Lethbridge College’s Centre for Technology, Environment and Design (CTED) has announced it is partnering with Liquid Avatar Technologies, a publicly-traded global blockchain and fintech solutions firm, to launch a work-integrated learning opportunity that will allow students to occupy property in the metaverse.
As part of the partnership, Liquid Avatar Technologies is providing 9,000 plots of land within its Aftermath Islands Metaverse – a network of spaces where users can create a virtual world parallel to their physical one. Students will begin engaging in the new program and in mentorship opportunities by the end of the winter 2022 semester.
Established in 1957 as Canada’s first publicly funded community college, Lethbridge College is a board-governed institution serving the training and applied research needs of southern Alberta.
Students in Interior Design Technology, Virtual and Augmented Reality and Architectural Animation Technology programs will “build” on the virtual island – creating structures and businesses and completing transactions. Each student will receive a plot of virtual land. The plot and all the assets they create for it will remain their property for as long as they choose. The college will also have a significant parcel of virtual land to let it provide students with virtual events, learning and other services, explained Lethbridge College.

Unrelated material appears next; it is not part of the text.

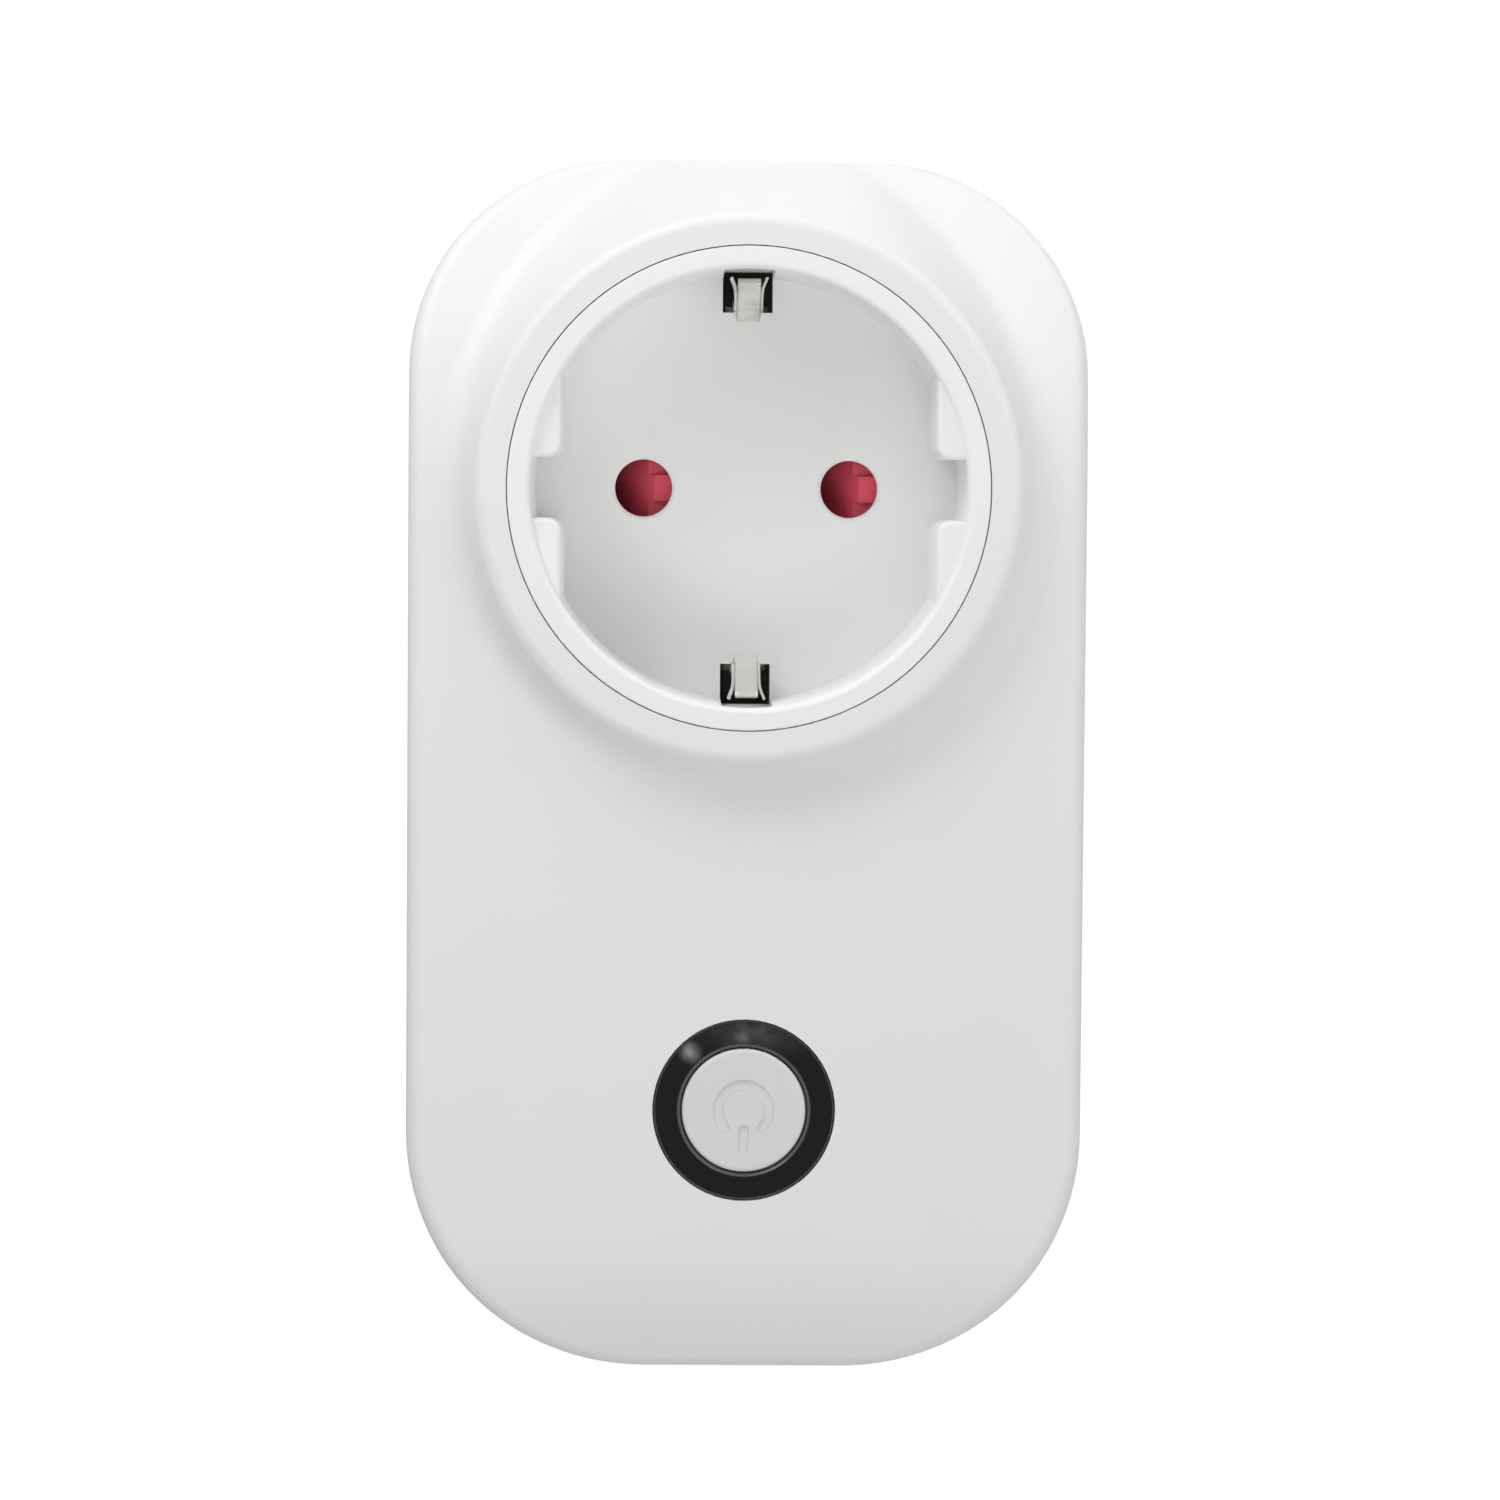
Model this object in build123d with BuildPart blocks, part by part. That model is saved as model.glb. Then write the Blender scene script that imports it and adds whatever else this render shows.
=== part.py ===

“I’m so excited for this partnership with Liquid Avatar Technologies,” says Cherie Bowker, chair of Lethbridge College’s School of Spatial Design Technologies. “Our students will learn so much about entrepreneurship and building in the metaverse and will gain a much greater understanding of digital space and digital identity while these worlds evolve and grow. We are proud of how we lead in this space, and we are thrilled to work with the skillful, talented and creative Liquid Avatar team.”
In the virtual spaces, collectively named Lethbridge College Island on Aftermath Islands, the students will learn how to work, play, learn, game, entertain, and earn in the metaverse. In addition to the virtual land, up to 100,000 in-game currency credits are being made available to the college. Those credits can be used to build, buy, and trade assets like additional property, objects, landscape items and even avatars, the college explained.
CTED students will have hands-on opportunities to build out Lethbridge College Island by working closely with experts in the field, as well as faculty, who will mentor them in the development of the property.
“Providing the next generation of creative and technical thinkers with the tools to engage in new technologies that are primed to change consumer behaviour is an exciting opportunity for Liquid Avatar Technologies and Aftermath Islands,” said David Lucatch, president, chief executive officer and chair, Liquid Avatar Technologies, and managing director of Aftermath Islands Metaverse Limited. “We envision this collaboration with Lethbridge College as a sandbox for learning and acquiring significant tangible experience, providing Canadian students with an advantage when entering the evolving job market.”
Lucatch has spent the past 25 years developing technologies and taking them to market. Part of his recent resume includes co-founding Aftermath Islands Metaverse – a planned virtual environment that provides online users with theme-based first-person augmented reality (AR) and virtual reality (VR) experiences, quests, games and integrated e-commerce activities. Lucatch and the team at Liquid Avatar Technologies will also be mentoring Lethbridge College students to further progress their education in the metaverse.
Aftermath Islands Metaverse Limited is a Barbados corporation which is 50 per cent owned by and is controlled by Oasis Digital Studios, a wholly-owned subsidiary of Liquid Avatar Technologies.